The durbar, we understand, has at length attempted to concil
iate both the creeds. It has succeeded in inflaming their animosity; it has endeavoured to bribe the priests; it entreated the head Bramhun to surrender two or three yards of ground, on which a miniature mosque might be erected, as a peace-offering to the faithful. A high title, dresses of honour, and Rs. 60,000 in money were offered as the price of compliance. The priests replied with quiet scorn, that they regretted their inability to consent to the demand. Wealth was valueless to men sworn to poverty; and as for the ground, it was not theirs to give. The shrines belonged to Hindooism, to all Hindoos. They were simply the hereditary priests of the temple, and at the utmost could convey but a life-interest in the soil.
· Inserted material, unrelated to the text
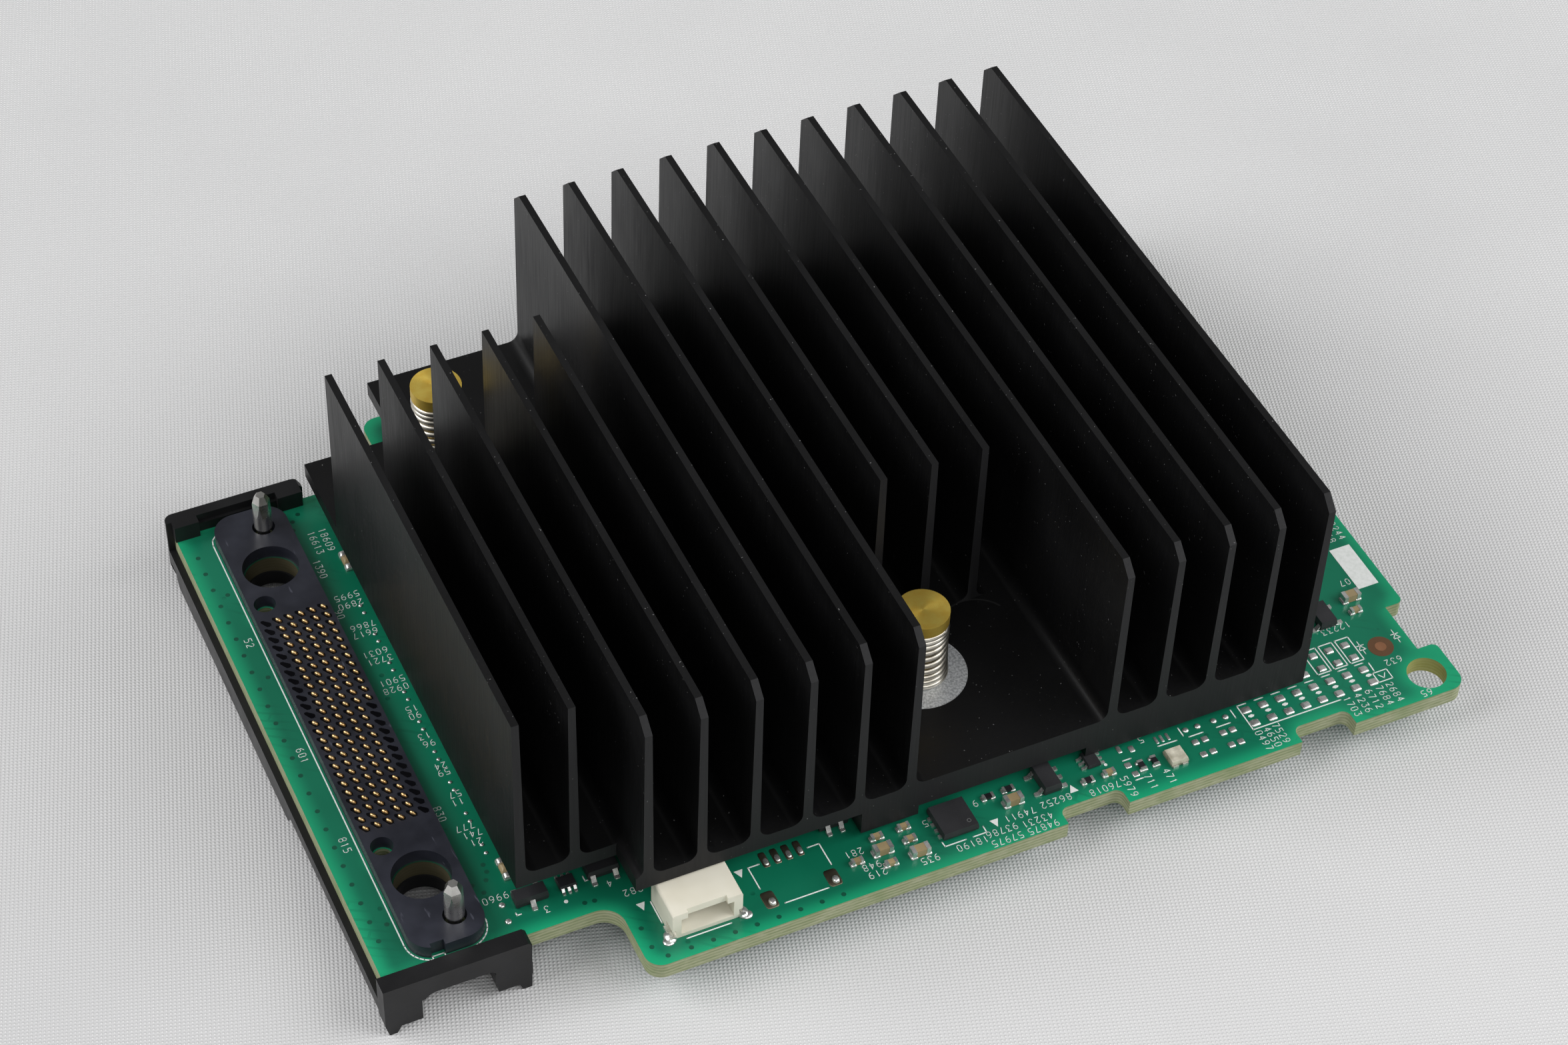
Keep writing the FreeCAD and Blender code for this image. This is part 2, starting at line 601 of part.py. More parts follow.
# Two-terminal parts: (x, y, 1 when it lies along Y)
CAPS_SMALL = ((41.15, 4.8, 0), (38.63, 3.14, 0), (41.07, 1.94, 0), (43.57, 4.87, 0),
              (43.52, 3.55, 0), (61.55, 3.3, 0), (BOARD_L - 4.46, 10.89, 0))
CAPS_LARGE = ((41.0, 3.36, 0), (43.69, 2.05, 0), (52.95, 3.75, 0), (BOARD_L - 4.1, 12.35, 0))
RESISTORS = ((51.3, 5.0, 0), (53.17, 5.08, 0), (59.6, 3.3, 0), (64.42, 2.95, 1), (65.62, 2.96, 1))
SMALL_SIZE = (1.0, 0.5, 0.5, 0.24)
LARGE_SIZE = (1.6, 0.8, 0.8, 0.36)
RESISTOR_SIZE = (1.0, 0.5, 0.35, 0.22)


def chip_parts():
    bodies = []
    leads = []
    for x, y, width, depth, height, reach, wide, left, right, near, far in CHIPS:
        bodies.append(chip_body(x, y, width, depth, height))
        rise = height * 0.5
        a = width / 2
        b = depth / 2
        leads += [gull_lead(x - a, y + p, 180, reach, wide, rise) for p in left]
        leads += [gull_lead(x + a, y + p, 0, reach, wide, rise) for p in right]
        leads += [gull_lead(x + p, y - b, 270, reach, wide, rise) for p in near]
        leads += [gull_lead(x + p, y + b, 90, reach, wide, rise) for p in far]
    return bodies, leads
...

They added, that if the king himself ordered the seizure of the shrine, they should abandon it, and retire beyond the Gogra. The menace concealed in this submissive phrase is well understood by the durbar. It means, like the “depart in peace” of an inquisitor, that the culprit is handed over to the civil power. The matter would be left by the Hindoo priests to the Hindoo rajahs, who, when reasoning with Mahomedans, argue with the sword. The durbar, foiled in its last expedient, is idly awaiting the march of Ameen Alee, the fanatic Moulavie of Aimethee.” —Friend of India.